Which is the second fold of her dangerous (brave/compassionate/foolhardy) twofold strategy and flight west.  She was cheered at the Flint meeting for being there and supporting a community in its distress.  But outside, there was talk of opportunism and cheap vote catching tricks.

Will this recoil on her and lead to even more support for Bernie?  Hillary’s great problem is that in polls of the public perception of her she scores exceptionally badly under “trust”.  Whatever her motives for her support of the folk of Flint, there are a lot of people out there assuming the lowest motive.  If that includes potential supporters, Hillary could be digging an ever deeper hole.

The New Hampshire result was always likely to be a victory for Bernie – he is effectively a local, being Senator for Vermont next door.  Even so, the scale of it was pretty stunning, with Sanders capturing over 60% of the Democrat vote.  That bandwagon is rolling.  Next test will be Nevada on the 20th February; this could also be a fertile land for Sanders.  After that, Super Tuesday could be tougher, but if he can continue to capture the enthusiasm that his candidacy is now generating maybe anything is possible.

On the red side of the polling station, it was a great night for Mr Trump.  A clear clean victory with 35% of the vote.  In his bouffant wake trailed a bunch of contenders for runner up and potential challenger.  No doubt, after Iowa, loyalist Republicans looked for the name “Marco Rubio”.  They had to look a way down to find it.  He came in at 5th, with 10%, beaten by John Kasich, Governor of Ohio, (who did not run in Iowa) on 16%, Ted Cruz, and Jeb Bush on 11% plus each. Immediately pundits started to talk a Bush recovery, forgetting it seems, that Bush is almost a local boy, like Sanders.  His family, though dispersed for political and business reasons, hail from Kennebunkport, Maine, and Bush made much of his family connections – even getting his mother out to campaign for him.

So could Kasich now be the mainstream man to bring down Trump and pick up the official party mantle – or whatever it is that Presidential candidates have to wear?  Rubio, who had sustained major personal attacks over the last ten days, and Cruz, who had not done much in New Hampshire and has been strongly smeared with Tea (as in “Tea Party”), did not do at all well, whilst the old fashioned avuncular and hard working (hand shaking, addressing town meetings, kissing babies) Kasich was the perfect man in NH. It seems to be a poisoned chalice to be the “official” establishment approved candidate in this extraordinary Presidential run, and if Kasich is wise he will shrug off mantles and avoid chalices all he can at this stage.  But if the revolutionary fervour blasting through the GPO voters should blow itself out, then Kasich might yet be the man.

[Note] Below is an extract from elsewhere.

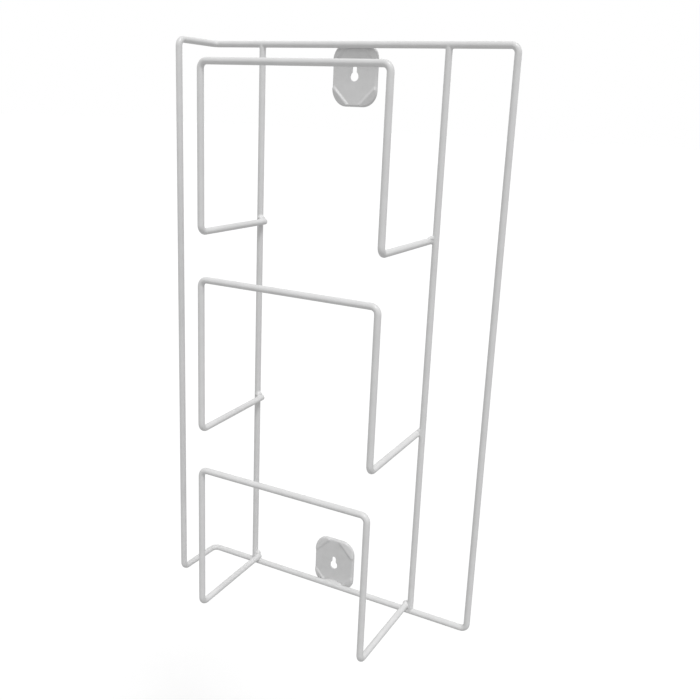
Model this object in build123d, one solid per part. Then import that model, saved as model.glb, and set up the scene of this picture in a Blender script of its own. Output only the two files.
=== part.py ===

Even before New Hampshire, the Republican field had started to thin. Lack of funding or input of reality; or, more cynically, knowledge that they have done enough to stake a claim for a future Administration job, has caused the withdrawal of Messrs Paul, Santorum, Huckabee, Pataki, Graham, and Jindal.  So that leaves nine in contention; how many will make it to South Carolina on 20th February? (There is no Democrat primary in South Carolina that day; it is a week later, and the Nebraska Democrat caucus is on the 20th February but the Republican one three days later.).  Cruz has not put much into the next two contests but has concentrated everything on Super Tuesday, so the rumour has it, but if Trump wins big in Nebraska and South Carolina he may cause Cruz big problems in what should be his best territory – Super Tuesday is mainly southern states.

And finally, time to play the wild card.  The wild card comes in the unlikely figure of a New York billionaire – another one.  This one is Michael Bloomberg, former Mayor of New York, head of the international information giant Bloomberg, who says he is disappointed by the standard of the debate in the primaries and is contemplating running as an independent.  He has hinted that he is prepared to spend up to a billion dollars in the effort from his own pocket.  That is some cost of disappointment, but he can afford it – he is said to be worth over thirty billion dollars.

Bloomberg has wide ranging political exposure – he was a registered Democrat for many years; then switched to the Republicans to run, successfully, as Mayor of New York, then left them mid second term to run for his third and final term as an independent.  No independent has ever won a Presidential election, or even made a significant showing, so even an operator as serious as Bloomberg (and popular – he was a highly successful, much missed, Mayor of the Big Apple) faces an uphill struggle. (For those who like this sort of thing, if the main Presidential candidates turn out to be Bloomberg, Trump, and Sanders, they all originate from New York!)  But Bloomberg’s wild card may turn out to be the joker (he can hardly turn out to be trumps); if Hillary really begins to stumble and fall, and given his middle of the road past, there might be a Democrat vacancy opening up this spring.